There are, I'm sure, jokes I missed in Bué's translation, as an early B1 french learner, I'm almost certain. Then again, I missed quite a few jokes on my first reading of Wonderland in English aged 7/8, and that didn't stop me. 



I think sometimes when carrollians worry that children or teenagers will never pick up Carroll's books, and will never enjoy them "now". That publishers must produce abridged editions even for children who are old enough to read the two classics (I don't think age 7/8 is too young an age, even if all jokes aren't understood) We forget how some children will always be drawn to these stories naturally, including all the Victorian words that they don't understand. Folio Junior in France (in an edition I don't have) has footnotes, and a explanation of the author and characters and their world at the back after the novel itself ends. Puffin Classics in the UK do similar but somehow don't have footnotes for some words (why is this?) But, if a child connects with the novels, trust me, they won't really care about what a few words are, and might just look things up just to know. For some people, reading Carroll just fits their personality, or is a way of reading about dreams, or gives them a way of understanding a bizarre, complex world (which the adult world very much is, Carroll knew this as much as anyone) 

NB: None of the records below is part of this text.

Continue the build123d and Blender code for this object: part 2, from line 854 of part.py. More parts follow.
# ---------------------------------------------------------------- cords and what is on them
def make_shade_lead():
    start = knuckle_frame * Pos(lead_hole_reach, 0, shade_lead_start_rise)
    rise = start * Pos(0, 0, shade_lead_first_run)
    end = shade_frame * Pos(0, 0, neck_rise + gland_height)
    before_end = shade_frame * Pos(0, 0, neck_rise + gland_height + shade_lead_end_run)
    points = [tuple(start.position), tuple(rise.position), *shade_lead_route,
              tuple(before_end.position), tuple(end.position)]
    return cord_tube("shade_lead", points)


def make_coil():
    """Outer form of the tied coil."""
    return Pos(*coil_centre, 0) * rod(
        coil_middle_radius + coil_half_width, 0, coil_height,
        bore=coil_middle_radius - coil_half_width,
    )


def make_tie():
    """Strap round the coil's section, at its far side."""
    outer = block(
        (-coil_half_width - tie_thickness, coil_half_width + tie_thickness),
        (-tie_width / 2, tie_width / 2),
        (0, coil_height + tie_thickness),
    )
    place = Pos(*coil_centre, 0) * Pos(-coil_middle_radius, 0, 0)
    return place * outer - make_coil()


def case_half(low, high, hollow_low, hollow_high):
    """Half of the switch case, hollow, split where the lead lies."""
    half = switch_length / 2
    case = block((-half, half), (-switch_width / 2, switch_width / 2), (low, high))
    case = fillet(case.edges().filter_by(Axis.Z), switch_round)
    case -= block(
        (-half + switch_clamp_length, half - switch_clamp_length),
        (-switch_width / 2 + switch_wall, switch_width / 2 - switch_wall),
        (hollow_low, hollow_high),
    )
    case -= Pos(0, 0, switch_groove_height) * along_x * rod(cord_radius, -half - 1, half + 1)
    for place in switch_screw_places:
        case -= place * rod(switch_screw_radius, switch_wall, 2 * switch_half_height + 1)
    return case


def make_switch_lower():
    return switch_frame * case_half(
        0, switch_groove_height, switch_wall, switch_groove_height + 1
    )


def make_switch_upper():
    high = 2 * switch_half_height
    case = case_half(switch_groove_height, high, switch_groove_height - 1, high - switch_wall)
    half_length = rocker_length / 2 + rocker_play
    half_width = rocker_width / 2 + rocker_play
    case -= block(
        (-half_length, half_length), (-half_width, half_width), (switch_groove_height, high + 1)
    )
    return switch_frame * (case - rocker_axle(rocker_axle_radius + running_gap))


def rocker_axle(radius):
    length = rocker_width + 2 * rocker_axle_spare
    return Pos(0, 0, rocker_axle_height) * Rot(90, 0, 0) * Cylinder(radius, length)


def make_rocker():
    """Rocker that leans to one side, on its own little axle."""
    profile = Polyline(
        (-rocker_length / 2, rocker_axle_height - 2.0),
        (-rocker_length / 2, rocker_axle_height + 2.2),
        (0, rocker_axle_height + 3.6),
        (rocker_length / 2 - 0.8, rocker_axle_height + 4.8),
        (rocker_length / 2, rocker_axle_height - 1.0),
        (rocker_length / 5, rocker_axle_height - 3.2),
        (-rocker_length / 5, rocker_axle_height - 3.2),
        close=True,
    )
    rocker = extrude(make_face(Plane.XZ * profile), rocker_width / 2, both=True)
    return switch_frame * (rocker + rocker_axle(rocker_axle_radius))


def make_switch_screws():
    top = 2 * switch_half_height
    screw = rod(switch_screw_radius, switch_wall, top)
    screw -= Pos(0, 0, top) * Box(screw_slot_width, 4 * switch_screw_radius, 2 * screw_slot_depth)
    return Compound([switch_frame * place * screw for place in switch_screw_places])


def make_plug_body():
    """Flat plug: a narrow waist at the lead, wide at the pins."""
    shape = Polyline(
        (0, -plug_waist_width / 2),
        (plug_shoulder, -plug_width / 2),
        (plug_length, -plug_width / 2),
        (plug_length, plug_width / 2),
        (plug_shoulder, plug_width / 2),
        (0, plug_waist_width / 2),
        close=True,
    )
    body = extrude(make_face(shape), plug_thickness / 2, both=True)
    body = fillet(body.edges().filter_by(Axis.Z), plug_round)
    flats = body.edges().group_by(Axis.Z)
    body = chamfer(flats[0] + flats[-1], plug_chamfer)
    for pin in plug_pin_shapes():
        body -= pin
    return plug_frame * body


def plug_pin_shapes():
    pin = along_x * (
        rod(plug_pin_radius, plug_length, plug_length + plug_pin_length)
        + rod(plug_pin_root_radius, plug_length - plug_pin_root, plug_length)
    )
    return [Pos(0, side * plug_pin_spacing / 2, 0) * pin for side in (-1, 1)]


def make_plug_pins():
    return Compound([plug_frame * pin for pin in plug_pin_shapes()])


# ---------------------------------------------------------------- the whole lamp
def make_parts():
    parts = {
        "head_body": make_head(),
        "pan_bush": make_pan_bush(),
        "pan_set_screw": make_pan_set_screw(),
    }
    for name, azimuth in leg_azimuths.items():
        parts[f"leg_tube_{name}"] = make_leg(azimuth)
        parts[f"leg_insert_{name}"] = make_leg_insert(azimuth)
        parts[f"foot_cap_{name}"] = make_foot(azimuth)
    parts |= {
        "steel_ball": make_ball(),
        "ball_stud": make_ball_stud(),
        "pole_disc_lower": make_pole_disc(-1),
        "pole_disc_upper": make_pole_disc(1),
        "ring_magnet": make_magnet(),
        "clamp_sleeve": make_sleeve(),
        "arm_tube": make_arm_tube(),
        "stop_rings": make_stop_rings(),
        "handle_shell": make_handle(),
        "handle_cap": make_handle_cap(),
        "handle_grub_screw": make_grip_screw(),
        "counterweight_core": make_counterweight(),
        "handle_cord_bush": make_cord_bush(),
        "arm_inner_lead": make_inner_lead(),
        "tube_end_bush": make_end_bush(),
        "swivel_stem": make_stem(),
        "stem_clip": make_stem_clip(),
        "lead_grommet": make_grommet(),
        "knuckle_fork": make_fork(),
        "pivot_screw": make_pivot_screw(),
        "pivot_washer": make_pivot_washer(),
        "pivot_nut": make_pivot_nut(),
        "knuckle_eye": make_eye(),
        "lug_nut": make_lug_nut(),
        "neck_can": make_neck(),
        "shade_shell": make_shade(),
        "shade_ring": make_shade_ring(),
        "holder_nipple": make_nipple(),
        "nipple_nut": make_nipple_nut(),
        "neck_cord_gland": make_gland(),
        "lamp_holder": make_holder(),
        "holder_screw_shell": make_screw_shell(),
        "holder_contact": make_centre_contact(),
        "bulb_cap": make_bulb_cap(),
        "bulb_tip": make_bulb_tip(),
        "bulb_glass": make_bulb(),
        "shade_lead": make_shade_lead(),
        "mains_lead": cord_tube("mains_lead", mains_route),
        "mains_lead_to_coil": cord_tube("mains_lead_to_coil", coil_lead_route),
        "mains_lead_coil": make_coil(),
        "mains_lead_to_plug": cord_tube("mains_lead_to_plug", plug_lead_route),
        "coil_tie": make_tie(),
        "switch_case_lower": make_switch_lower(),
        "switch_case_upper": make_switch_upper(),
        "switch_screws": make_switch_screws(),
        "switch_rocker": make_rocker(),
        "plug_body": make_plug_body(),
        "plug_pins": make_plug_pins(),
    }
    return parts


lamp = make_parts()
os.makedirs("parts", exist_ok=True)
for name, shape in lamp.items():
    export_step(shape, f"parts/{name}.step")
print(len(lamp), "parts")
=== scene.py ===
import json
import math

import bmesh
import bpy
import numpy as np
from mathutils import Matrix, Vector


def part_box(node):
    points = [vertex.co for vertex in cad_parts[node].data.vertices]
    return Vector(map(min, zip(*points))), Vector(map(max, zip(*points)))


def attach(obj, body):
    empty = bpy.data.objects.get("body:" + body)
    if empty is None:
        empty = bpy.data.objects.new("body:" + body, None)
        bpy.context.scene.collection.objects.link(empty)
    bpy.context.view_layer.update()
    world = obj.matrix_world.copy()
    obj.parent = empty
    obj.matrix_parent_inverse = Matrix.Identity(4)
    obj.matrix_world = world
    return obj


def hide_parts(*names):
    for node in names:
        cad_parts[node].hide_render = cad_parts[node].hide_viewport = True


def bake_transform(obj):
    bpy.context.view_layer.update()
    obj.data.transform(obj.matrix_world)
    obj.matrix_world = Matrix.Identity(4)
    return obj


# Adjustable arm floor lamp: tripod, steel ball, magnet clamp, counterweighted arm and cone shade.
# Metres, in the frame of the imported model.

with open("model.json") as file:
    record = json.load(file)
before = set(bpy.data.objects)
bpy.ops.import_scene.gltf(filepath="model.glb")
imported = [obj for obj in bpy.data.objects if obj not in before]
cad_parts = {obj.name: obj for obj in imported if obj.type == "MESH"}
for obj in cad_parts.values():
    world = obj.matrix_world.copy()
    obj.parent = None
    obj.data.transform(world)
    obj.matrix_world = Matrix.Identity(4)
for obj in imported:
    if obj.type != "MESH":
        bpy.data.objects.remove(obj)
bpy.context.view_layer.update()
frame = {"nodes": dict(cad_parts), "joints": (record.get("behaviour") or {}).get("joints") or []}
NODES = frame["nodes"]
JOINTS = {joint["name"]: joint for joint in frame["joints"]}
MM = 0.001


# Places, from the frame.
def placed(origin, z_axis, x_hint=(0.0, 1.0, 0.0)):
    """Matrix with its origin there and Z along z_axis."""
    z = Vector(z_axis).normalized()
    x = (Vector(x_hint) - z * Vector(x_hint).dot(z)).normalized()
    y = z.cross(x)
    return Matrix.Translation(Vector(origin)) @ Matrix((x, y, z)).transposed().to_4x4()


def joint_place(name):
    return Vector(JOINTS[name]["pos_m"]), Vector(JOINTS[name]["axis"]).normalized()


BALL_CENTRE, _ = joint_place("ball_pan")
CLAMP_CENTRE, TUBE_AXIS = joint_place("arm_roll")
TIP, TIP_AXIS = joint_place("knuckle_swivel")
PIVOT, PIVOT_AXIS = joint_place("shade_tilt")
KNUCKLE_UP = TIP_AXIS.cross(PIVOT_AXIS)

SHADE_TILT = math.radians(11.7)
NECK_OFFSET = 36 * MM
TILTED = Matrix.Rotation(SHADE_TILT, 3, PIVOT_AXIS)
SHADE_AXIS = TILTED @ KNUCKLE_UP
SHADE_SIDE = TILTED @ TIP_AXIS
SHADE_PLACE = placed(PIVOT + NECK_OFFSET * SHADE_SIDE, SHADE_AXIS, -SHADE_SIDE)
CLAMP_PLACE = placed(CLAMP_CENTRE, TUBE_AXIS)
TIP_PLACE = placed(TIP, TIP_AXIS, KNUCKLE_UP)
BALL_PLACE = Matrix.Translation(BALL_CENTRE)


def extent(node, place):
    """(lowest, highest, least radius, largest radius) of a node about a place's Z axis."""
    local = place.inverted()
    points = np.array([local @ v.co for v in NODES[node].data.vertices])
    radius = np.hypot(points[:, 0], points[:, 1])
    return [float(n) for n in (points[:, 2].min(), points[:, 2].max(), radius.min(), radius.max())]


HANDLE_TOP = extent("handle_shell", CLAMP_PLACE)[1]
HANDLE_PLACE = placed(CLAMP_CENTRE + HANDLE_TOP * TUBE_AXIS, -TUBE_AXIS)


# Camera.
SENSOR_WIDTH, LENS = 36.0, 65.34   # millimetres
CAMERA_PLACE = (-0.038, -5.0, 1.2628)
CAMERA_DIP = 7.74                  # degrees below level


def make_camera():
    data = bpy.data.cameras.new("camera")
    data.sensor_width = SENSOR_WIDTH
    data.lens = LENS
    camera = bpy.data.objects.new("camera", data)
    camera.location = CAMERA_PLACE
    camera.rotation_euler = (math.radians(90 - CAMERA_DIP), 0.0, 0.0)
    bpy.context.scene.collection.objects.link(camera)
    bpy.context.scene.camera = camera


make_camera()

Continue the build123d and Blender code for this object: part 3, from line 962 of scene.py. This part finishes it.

I think despite all the complex readings (and sometimes total mis-readings) us adults have given Carroll's two little books, to forget that they were intended for the enjoyment of the 3 Liddell sisters (all under 14 at the time of hearing these tales) is to deny ourselves of both these stories true meaning: fun, and things to read that aren't lessons. Any child can relate and will always relate to that.